'''

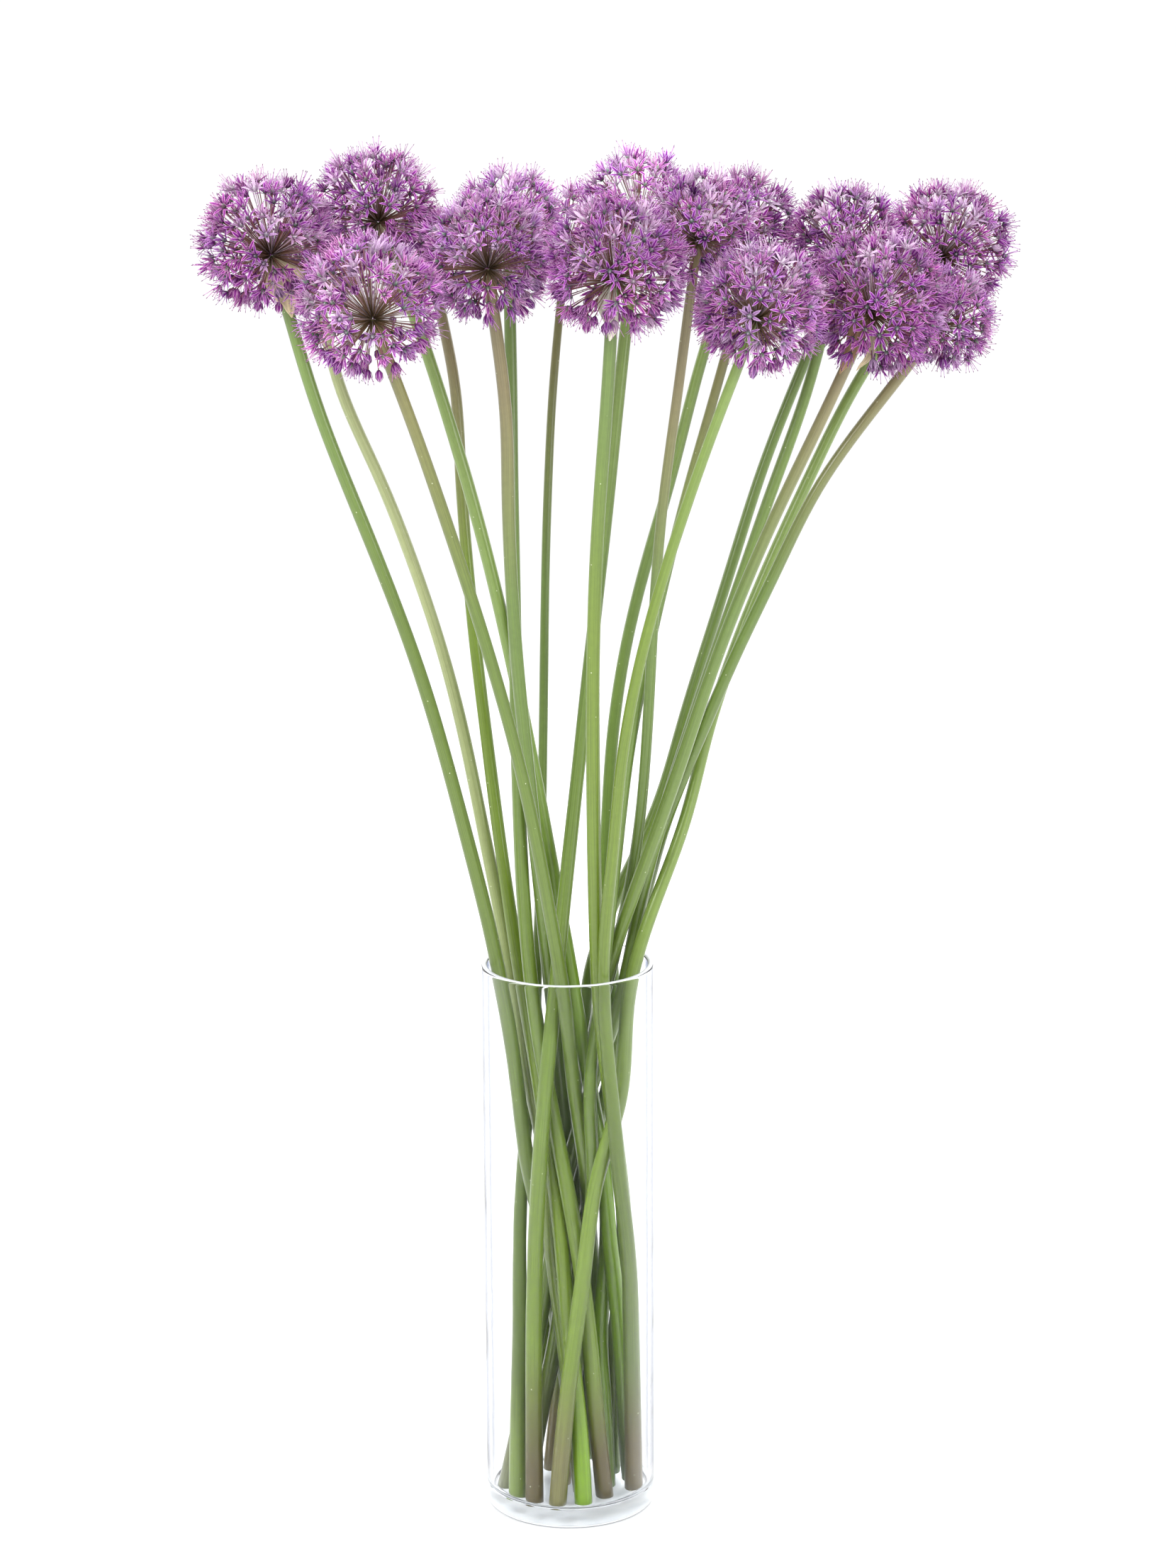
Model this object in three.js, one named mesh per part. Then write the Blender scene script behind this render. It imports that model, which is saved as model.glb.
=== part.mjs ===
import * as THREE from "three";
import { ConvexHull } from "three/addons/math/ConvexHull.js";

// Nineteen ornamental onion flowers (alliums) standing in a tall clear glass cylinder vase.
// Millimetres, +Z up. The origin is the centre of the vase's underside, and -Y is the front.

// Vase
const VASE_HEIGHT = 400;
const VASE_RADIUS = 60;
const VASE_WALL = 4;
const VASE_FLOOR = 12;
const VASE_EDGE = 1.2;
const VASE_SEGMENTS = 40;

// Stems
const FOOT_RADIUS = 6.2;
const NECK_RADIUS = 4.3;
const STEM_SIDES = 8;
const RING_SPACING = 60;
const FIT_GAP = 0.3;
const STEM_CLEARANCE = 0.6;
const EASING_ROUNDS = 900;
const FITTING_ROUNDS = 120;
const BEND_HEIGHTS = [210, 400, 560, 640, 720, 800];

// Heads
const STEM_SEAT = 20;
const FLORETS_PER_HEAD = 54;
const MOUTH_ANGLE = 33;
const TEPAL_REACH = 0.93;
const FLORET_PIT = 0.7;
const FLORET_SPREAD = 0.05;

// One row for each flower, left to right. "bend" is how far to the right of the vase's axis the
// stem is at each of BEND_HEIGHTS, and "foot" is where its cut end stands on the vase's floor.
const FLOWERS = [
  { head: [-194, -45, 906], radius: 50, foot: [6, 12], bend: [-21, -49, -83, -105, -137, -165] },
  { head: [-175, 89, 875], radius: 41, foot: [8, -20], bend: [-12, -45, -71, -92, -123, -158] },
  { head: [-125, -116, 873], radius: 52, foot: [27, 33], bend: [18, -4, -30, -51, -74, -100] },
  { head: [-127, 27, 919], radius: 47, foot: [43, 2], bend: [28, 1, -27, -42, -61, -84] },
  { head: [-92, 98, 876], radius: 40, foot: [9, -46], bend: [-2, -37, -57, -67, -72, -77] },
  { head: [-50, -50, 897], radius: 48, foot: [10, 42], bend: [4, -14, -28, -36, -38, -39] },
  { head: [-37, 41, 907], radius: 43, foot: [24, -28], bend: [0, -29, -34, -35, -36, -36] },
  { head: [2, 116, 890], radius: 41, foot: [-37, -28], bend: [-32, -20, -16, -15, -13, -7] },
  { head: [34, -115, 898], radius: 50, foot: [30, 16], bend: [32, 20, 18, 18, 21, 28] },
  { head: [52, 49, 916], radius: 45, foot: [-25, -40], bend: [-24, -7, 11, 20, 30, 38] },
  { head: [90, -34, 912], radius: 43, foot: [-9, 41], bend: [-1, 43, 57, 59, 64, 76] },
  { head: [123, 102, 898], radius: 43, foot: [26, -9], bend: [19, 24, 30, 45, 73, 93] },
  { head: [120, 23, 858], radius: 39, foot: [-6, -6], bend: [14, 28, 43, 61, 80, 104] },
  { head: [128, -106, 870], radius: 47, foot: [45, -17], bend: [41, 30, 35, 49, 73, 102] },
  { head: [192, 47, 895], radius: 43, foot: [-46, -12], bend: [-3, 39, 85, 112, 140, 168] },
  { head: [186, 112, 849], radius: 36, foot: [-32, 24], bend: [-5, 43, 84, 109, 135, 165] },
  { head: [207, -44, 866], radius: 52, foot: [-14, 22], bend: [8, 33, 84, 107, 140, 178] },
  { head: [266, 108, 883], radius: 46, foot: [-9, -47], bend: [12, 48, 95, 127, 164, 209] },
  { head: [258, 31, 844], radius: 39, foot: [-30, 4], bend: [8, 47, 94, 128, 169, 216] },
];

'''

Short problem: Take every line from the data that contains the word "three".

Finished task:
Model this object in three.js, one named mesh per part. Then write the Blender scene script behind this render. It imports that model, which is saved as model.glb.
import * as THREE from "three";
import { ConvexHull } from "three/addons/math/ConvexHull.js";